While working for the oil and gas company, Rochelle had been spending her free time volunteering at two prison ministries, including Prison Fellowship. When the opportunity to go to Dubai arose, Rochelle felt the Lord ask her, “Would you give all this up for the assignment on your life?”
She felt like Peter in John 21:17 as she responded, “Lord, You know all things. Of course.”
A SET OF KEYS
Instead of taking the promotion, Rochelle earned her certifications in topics relevant to prison ministry while getting ordained, focusing on understanding childhood trauma and post-incarceration issues. She became a peer recovery specialist and leaned into her calling. Eventually, she moved back to Tennessee and started volunteering at the very prison where she had been incarcerated.
She met her current husband, Anthony, while living in Tennessee. The pair has a blended family, and Rochelle and Anthony co-labor in prison ministry.
Rochelle remembers the day she was handed the keys to the chaplain’s office. She thought somebody had made a mistake. The chaplain had a family emergency, and Rochelle was asked to fill in as a temporary chaplain.
“Wait, does the warden know?” she said. “I don’t think I’m supposed to get the keys.”
“She’s the one who said you need the keys,” came the reply.
To Rochelle, this statement solidified God’s call on her life to prison ministry.

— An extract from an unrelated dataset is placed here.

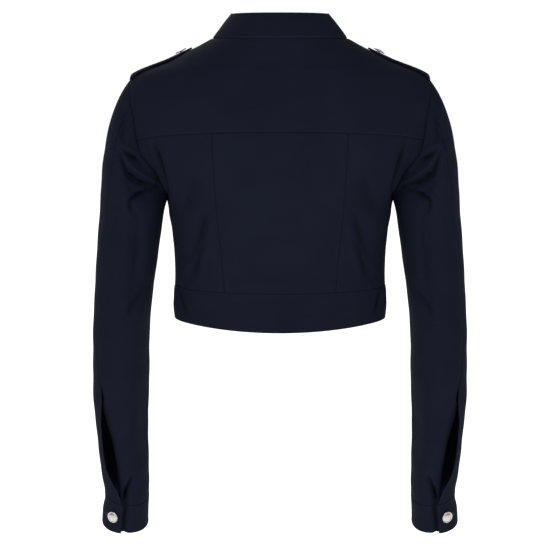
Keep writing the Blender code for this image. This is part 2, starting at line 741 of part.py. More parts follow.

When she was first offered the position of field director of Tennessee for Prison Fellowship, she didn’t think she was the right fit. She didn’t believe she had the level of people skills the job required, but after prayer and encouragement from the current field director, she accepted.
“It was a confirmation of a message that I heard that God was letting me be the steward of a second chance for others.”
One of her favorite parts of the job is helping prisoners receive Bibles, like the one she received all those years ago—and helping them discover what it looks like to walk with integrity and accountability. To this day, she still uses the tattered, weathered old Bible she received while in prison, notes and all.